Look through the data below. Pick out the lines holding the string "parts".

*** DATA SECTION

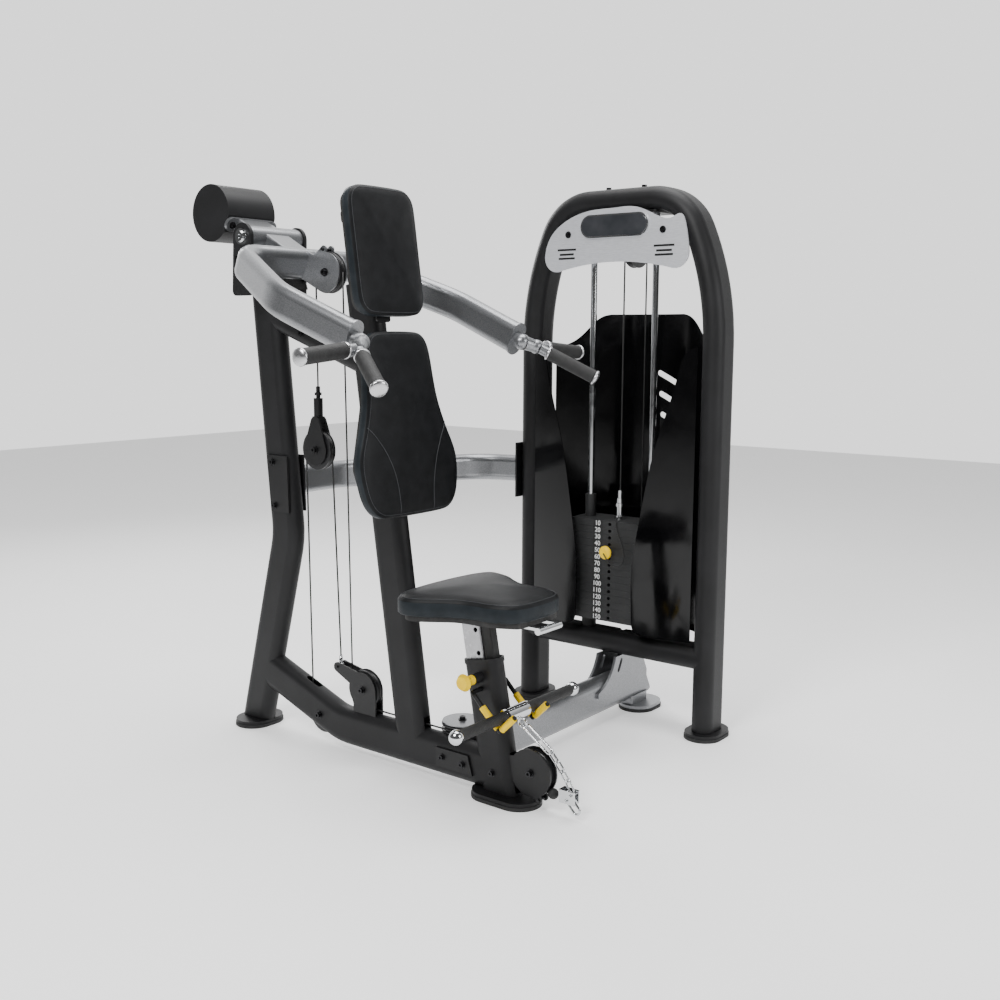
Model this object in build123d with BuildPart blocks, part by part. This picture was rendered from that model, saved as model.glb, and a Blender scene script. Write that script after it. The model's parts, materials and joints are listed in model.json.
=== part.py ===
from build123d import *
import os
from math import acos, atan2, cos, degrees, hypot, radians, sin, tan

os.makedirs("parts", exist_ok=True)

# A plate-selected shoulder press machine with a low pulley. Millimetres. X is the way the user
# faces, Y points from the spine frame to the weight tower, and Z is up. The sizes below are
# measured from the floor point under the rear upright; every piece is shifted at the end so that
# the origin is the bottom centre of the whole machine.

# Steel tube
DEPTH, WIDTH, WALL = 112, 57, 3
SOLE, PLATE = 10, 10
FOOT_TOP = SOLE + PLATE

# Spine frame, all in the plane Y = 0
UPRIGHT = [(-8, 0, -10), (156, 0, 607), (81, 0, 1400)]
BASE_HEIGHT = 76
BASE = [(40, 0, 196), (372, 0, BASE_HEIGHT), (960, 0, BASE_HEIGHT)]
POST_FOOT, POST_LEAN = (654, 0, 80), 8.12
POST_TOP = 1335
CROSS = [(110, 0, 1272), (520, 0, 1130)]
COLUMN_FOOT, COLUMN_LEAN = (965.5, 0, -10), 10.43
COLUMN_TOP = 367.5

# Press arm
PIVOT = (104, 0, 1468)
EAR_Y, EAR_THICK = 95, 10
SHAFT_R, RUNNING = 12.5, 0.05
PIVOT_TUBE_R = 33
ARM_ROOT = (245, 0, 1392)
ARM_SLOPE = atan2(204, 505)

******

▸ RESULT BELOW
Model this object in build123d with BuildPart blocks, part by part. This picture was rendered from that model, saved as model.glb, and a Blender scene script. Write that script after it. The model's parts, materials and joints are listed in model.json.
os.makedirs("parts", exist_ok=True)